What are HPOZ design review requirements for 3D rendering in Los Angeles?
HPOZ (Historic Preservation Overlay Zone) Design Review Boards in Los Angeles typically require exterior elevations plus rendered views showing the proposed project in the context of the existing structure and street. The renders need to demonstrate design compatibility — that new construction respects the scale, massing, materials, and character of the historic district. HPOZs include Hancock Park, Carthay Circle, Beverly Grove, South Carthay, and portions of Hollywood, Silver Lake, and other neighborhoods.
When does CEQA require photomontage rendering in Los Angeles?
CEQA environmental review for projects subject to preparation of an Initial Study or EIR typically requires visual impact analysis. For projects in visually sensitive locations — hillside neighborhoods, designated view corridors, areas near public open space — this often includes photomontage composites showing the proposed development overlaid on actual photographs of the site from specified viewpoints. The Department of City Planning specifies the required viewpoints during the scoping process.
Can I use 3D rendering for my ADU permit application at LADBS?
Yes — 3D renders can accompany ADU permit submissions to LADBS as supplemental visual documentation, particularly for projects that require design review (HPOZ districts) or where the proposed ADU's appearance relative to the main dwelling may be subject to discretionary review.
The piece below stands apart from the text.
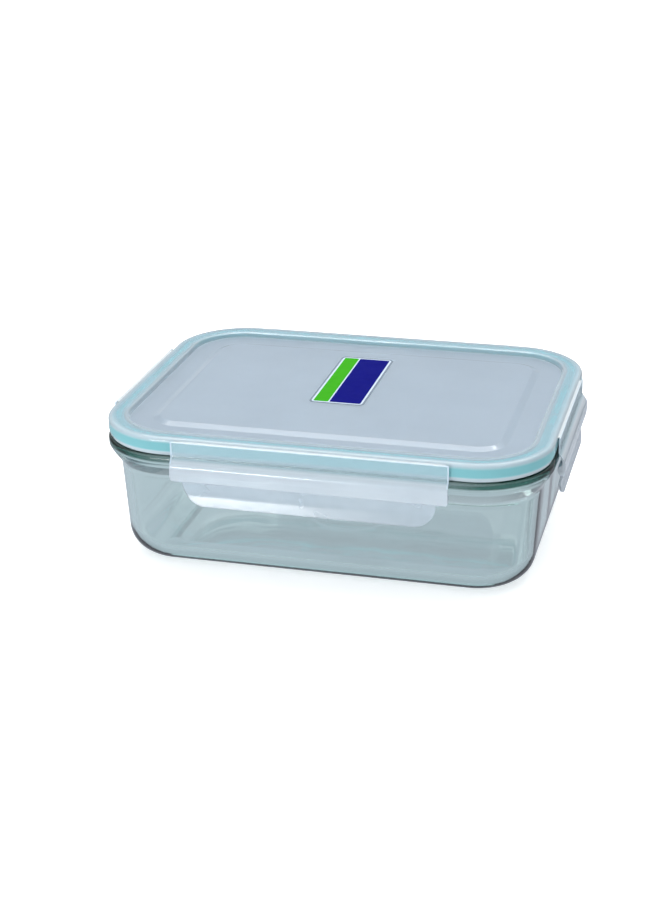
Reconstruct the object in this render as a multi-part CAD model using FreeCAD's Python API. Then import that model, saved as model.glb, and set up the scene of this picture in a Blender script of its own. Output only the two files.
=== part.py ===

Standard LADBS plan check does not require renders, but they can help expedite review by providing plan examiners with a clear visual of the proposed construction. For HPOZ submissions, rendered views are typically expected.
How much does 3D rendering cost in Los Angeles?
Pricing for LA projects is similar to national market rates — photorealistic exterior renders run $500–$1,500 per image, interior renders $500–$1,200, and photomontage composites $1,500–$3,000 per view. ADU packages (2–3 exterior renders plus a floor plan) typically run $1,500–$3,500. Full multifamily or mixed-use packages covering investor, planning, and marketing deliverables range from $8,000 to $25,000+ depending on project scale. See our pricing page for current rates.
Should I hire a local Los Angeles rendering studio or work with an online studio?
For most projects, the studio's quality, communication responsiveness, and knowledge of California regulatory requirements matter more than physical proximity. The highest-quality rendering studios in the US work remotely with clients across the country. What matters for an LA project is that the studio understands LA light quality, California vegetation, the local architectural character, and — for planning submissions — CEQA and HPOZ requirements. Ask prospective studios about their experience with California planning submissions before committing.